Over the last week or so, I have gone back more than a dozen times to read and re-read the final two paragraphs. I think they are truly perfect:
Watching, say, a Test match: in between overs, the sound of applause, distinct but feint through distance, will drift across the ground. There’s no action for the crowd to respond to and nobody around you is clapping. But some 150 metres away a fielder is jogging or walking away from the square, with hand raised, holding hat or cap, towards a section of the crowd. It’s the bowler whose over has just finished, perhaps having taken a wicket, or completed a spell, but definitely having impressed. And now that bowler is returning to his fielding position close to the boundary, close to a section of the crowd who, independent of allegiance, identify with the bowler and welcome him back.

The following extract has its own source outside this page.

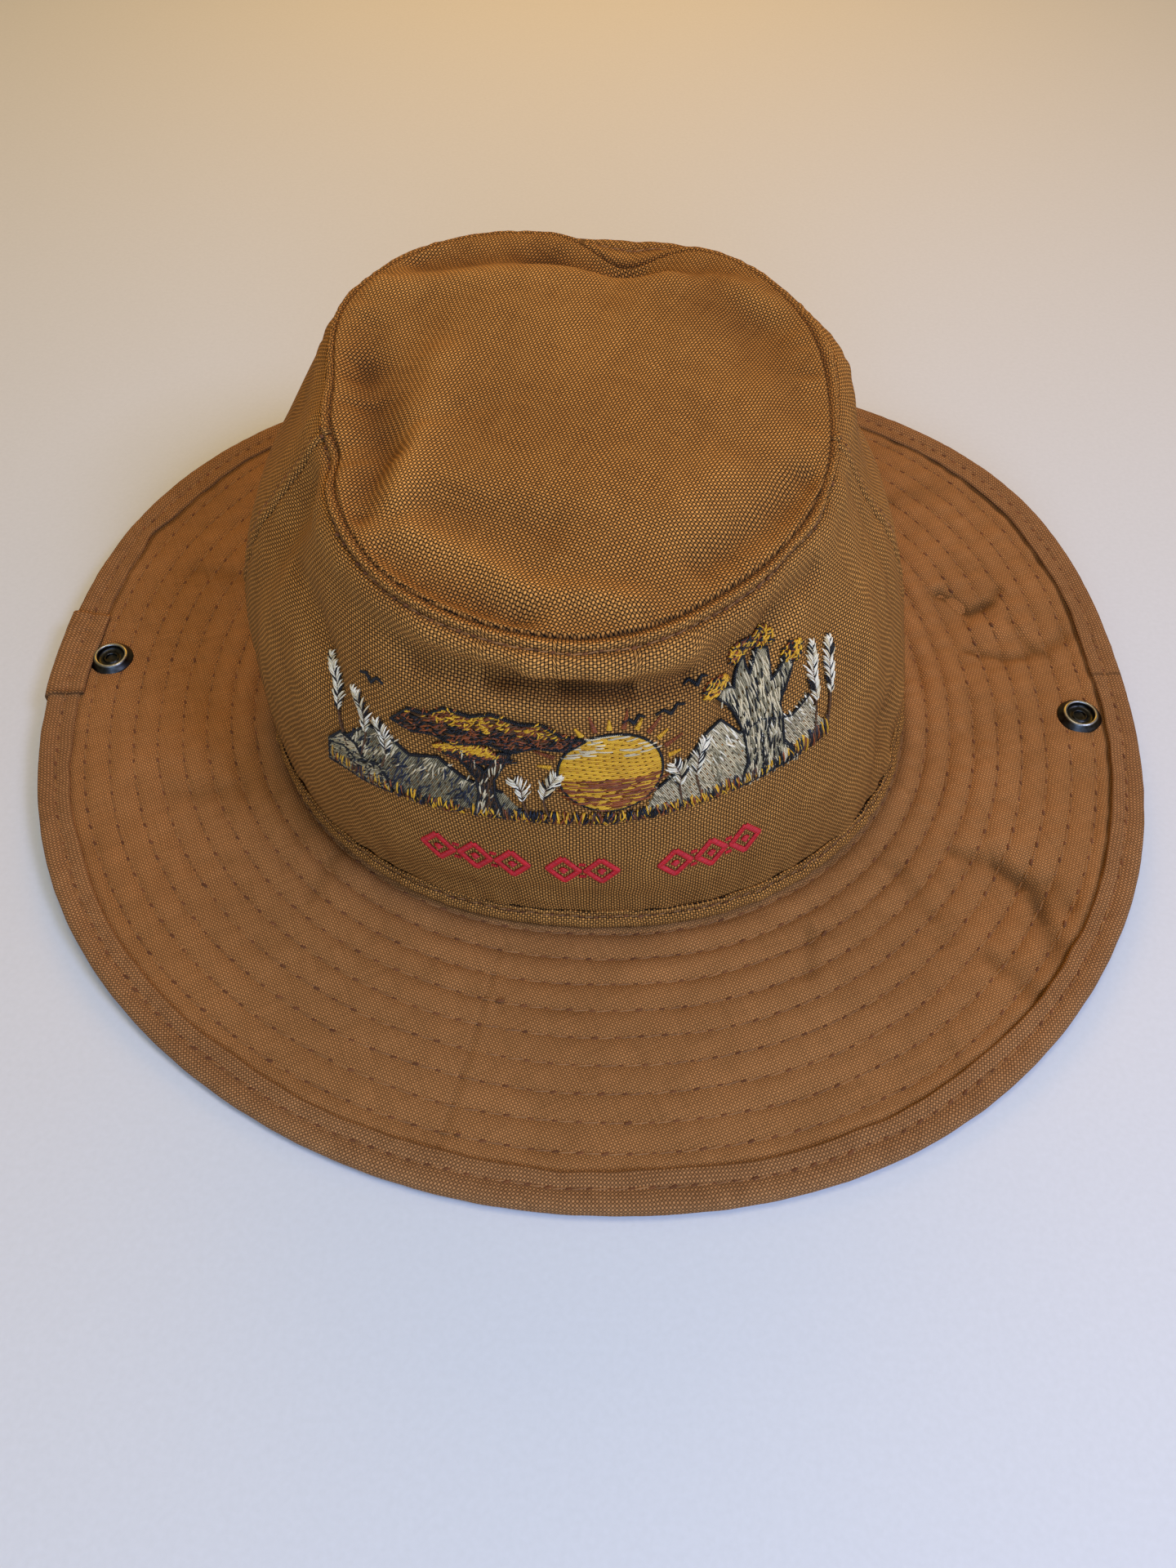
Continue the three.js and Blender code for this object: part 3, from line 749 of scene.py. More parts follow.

On the other side of the ground, the noise feels like a reaction to an event already viewed and understood. Or simply an echo delayed by the reach of the ground. At a distance, the harshness of clapping is tempered, not hand smacking hand, but raindrops on a roof, hooves on soft ground; insistent and gentle. Above all it’s the warmth of cricket and its people.
Now is the time to find the balance: getting the big things right, so we can enjoy the beauty of the little things.
It is writing like that that gives me hope for this game. Despite the position paper. Despite everything.
And I love the sentiment expressed in the sentence “…the warmth of cricket and its people.” Being a cricket blogger, I am exposed to said warmth on nearly a daily basis. And I am given hope for the future of cricket every single time.
The paragraphs sum up everything that is great about cricket – and about Test cricket in particular – and reinforces why we all need to act as proper stewards of this grand old game. It has more wonderful traditions than every other sport put together, and those traditions need to be protected.